Not long ago, the agricultural communication major seemed destined to get his Purdue Agriculture degree and return to work at his family’s 1,200-acre grain farm in downstate Illinois.
But by tearing up Big 10 pitching for the past two seasons, it now seems more likely that Hilligoss will be a farmhand for a Major League Baseball team long before he ever returns to the farm.
An All–Big 10 selection at shortstop last year, Hilligoss had the highest batting average on the Purdue baseball team (.404) and is doing even better this year. He’s a sure bet to be drafted during professional baseball’s annual star search June 6–9.
Hilligoss doesn’t like to talk about it. It’s not like a pitcher in the middle of a no-hitter who’s afraid of jinxing himself; he just doesn’t like talking about himself, period.
“If it happens, it happens. But there’s no sense worrying about it,” Hilligoss says.
“He’s very humble,” says his coach, Doug Schreiber. “Plus, he’s pretty smart. He’s not going to worry about something he can’t control.”
The baseball draft is tougher to figure than calculus. For three days, 30 teams select 50 rounds of players. That’s 1,500 players, with no guarantee any of them will ever make it to a major league field. In fact, one of three players selected in the first round, the best of the best, never play an inning at the major league level.
“It’s a very hard thing to figure out,” Schreiber says, “with that many teams and that many selections. But it just takes one team to really like you.”
Schreiber is certain some team will like Hilligoss. It’s just a question of how much.
A high draft pick and big signing bonus, and Hilligoss will be on a minor league roster before you can say Babe Ruth. A low draft pick, and Hilligoss will most likely return to Purdue next year for another year of seasoning and feasting on college pitching.
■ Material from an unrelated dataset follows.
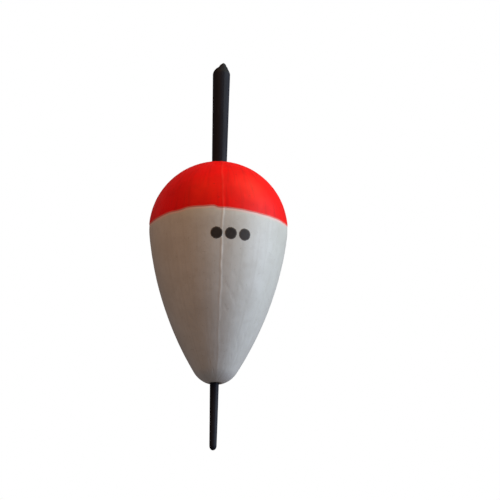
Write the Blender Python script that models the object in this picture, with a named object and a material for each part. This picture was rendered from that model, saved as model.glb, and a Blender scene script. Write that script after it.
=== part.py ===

“Obviously, we’d love to have him back next season,” Schreiber says, “but Mitch needs to do whatever is best for him and his family.”
Hilligoss says his biggest fans — his parents, Darrell and Elizabeth — have told him they don’t expect to see him back on the farm any time soon: “My dad told me, ‘Go play as much baseball as you can. The farm will still be here when you’re done.’”
Schreiber, who calls Hilligoss one of the very best players he has ever coached, says Purdue was lucky to recruit him as a high school player out of southern Illinois.
Hilligoss grew up a University of Illinois fan, but when the Fighting Illini didn’t make an offer, Schreiber swooped in and offered a Purdue scholarship.
“If you can’t go there,” Schreiber said, “why not do the next best thing and come here and help us beat them?”
Which is exactly what Hilligoss did last year, getting 3 hits in 5 at-bats, with a run scored and a run batted in, to help knock the Illini out of the Big 10 tournament in a 4-3, 11-inning win.
“Purdue has been a great place for me,” Hilligoss says, “the best place I could be.”
The big question is: For how much longer?